Tropes specific to Fight League: Gear Gadget Generators:

  • 2D Visuals, 3D Effects: The anime lies somewhere between heavy usage of this trope and full-on Medium Blending; the battlefield and anyone actively participating in combat are rendered in 3D while everything else is rendered in 2D. This also leads to scenes such as Professor Pi, drawn in 2D, reflecting a 3D rendering of her hand and Mona Chrome off of her glasses.
  • And the Adventure Continues: G-Wrench turns down an invitation to be fast-tracked to the Fight League, stating that she would rather qualify the same way as everyone else. Spanner is still at large, with Wrench's grandfather leaving home to track her down.
  • The Anime of the Game: As mentioned at the top of the page.
  • Brainwashed and Crazy: Mona Chrome gets this twice. The first simply involves destroying a small device that Spanner was using to control her, while the second is more thorough and involves wearing her down and an "I Know You're in There Somewhere" Fight.
  • Cooldown Hug: Wrench brings Mona back from her second Brainwashed and Crazy state by hugging Mona and returning her hair ribbon.
  • Curb-Stomp Battle: Venonymous and Boltechs trade these in the first two episodes: Viper and Ivy flatten Boltechs in less than three minutes in the first episdoe, while Venonymous has no answer for Mona Chrome in the rematch.
  • A Day in the Limelight: As the title implies, Gear Gadget Generators is focused on the GGG brand. More specifically, the Boltechs team headed by Torque Twister G-Wrench are the main protagonists.
  • Demoted to Extra: G-Wrench's pet Pinpoint was a full-fledged fighter in the game, but spends all of his time hanging around G-Wrench's home in the anime.
  • Disney Death: Chip is seemingly offed by the GSF, including Vice referring to Chip as if he's dead, but he appears in the last episode to prevent the heroes from having their gadgets hijacked.
  • 11th-Hour Superpower: Wrench uses a Style Change Burst to become UltraMax G-Wrench for the last three standard battles of the anime.
  • Enemy Mine: Teams Boltechs, Q.E.D., Clockwork Paradox, and Venonymous decide to team up to keep Mona and Amy out of the hands of the GSF and Spanner.
  • Expy: The titular mecha of Mobile Armor Gunbar looks like it stepped right out of the Brave Series, down to striking the famous "Obari pose" at one point.
  • Fangirl: G-Wrench is a massive fan of Mobile Armor Gunbar, with "Gun-gun-[word]" being a regular part of her vocabulary. One of the first things she does with Mona Chrome is introduce her to the series. This obsession leads to a critical plot point, as Mona's solution for fighting the Guardian Proto and its Power Nullifier is to build Gunbar via scrap parts.
  • Fanservice: Shots of varying levels of subtlety focus on Wrench's chest, "helped" by her form-fitting, midriff-baring top.

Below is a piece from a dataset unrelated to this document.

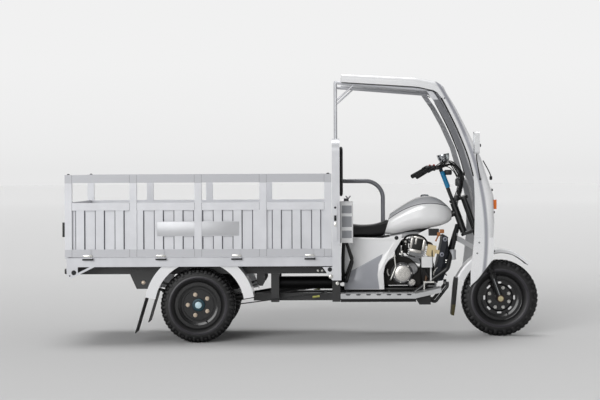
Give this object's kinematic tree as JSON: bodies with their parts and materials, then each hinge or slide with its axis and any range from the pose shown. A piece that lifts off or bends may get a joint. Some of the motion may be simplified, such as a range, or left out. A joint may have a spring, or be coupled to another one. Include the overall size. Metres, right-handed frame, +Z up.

  • Genre Shift: The last episode of the anime goes from a battle action series to a Super Robot anime, of all things.
  • Heel–Face Turn: Amy, after having been repaired by G-Bolt. It helps that she was built by G-Bolt to begin with.
  • Improbably Female Cast: While there are male characters, the cast of the anime is disproportionately female.
  • Lost Technology: The appropriately-named "Lost Gear", speculated to have been an ancient weapon. Amy and Mona were made based on this technology.
  • Mid-Season Upgrade: This is how "Style Changes" are presented in the anime. Interestingly, while Wrench unlocks G-Wrench Maximum G halfway into the series, Cleanette unlocks a Style Change a mere seven episodes into the series.
  • Mythology Gag: The arrows used to represent attacks in the game show up all over the place in the anime, in both serious and comedic situations.
  • Pragmatic Adaptation: The game let you carry ten fighters into a battle. The anime reduces it to 5-6 per team, and even then some fighters (most notably Keyla and Multieye) only get one battle scene.
  • The Stinger: The last scene of the anime teases a story based on the 18th Avenue brand. The state of the franchise makes it unlikely that said sequel will ever happen.
  • Surprisingly Good English: The messages that are sent between characters in the anime feature near-perfect English, Dub Name Changes aside, though they often appear backwards to the viewer due to the characters using holographic screens.
  • Your Princess Is in Another Castle!: The individual teams of GGG come up with a plan to stop Mona Chrome from carrying out an assassination and bring them back to their senses. They successfully trap Mona in a battlefield, letting the assassination target get away, and an combination attack by Piers and Wrench knocks Mona unconscious. However, right as Wrench runs to catch them, they wake up and fly out of the hole that Piers's drill attack created in the battlefield barrier.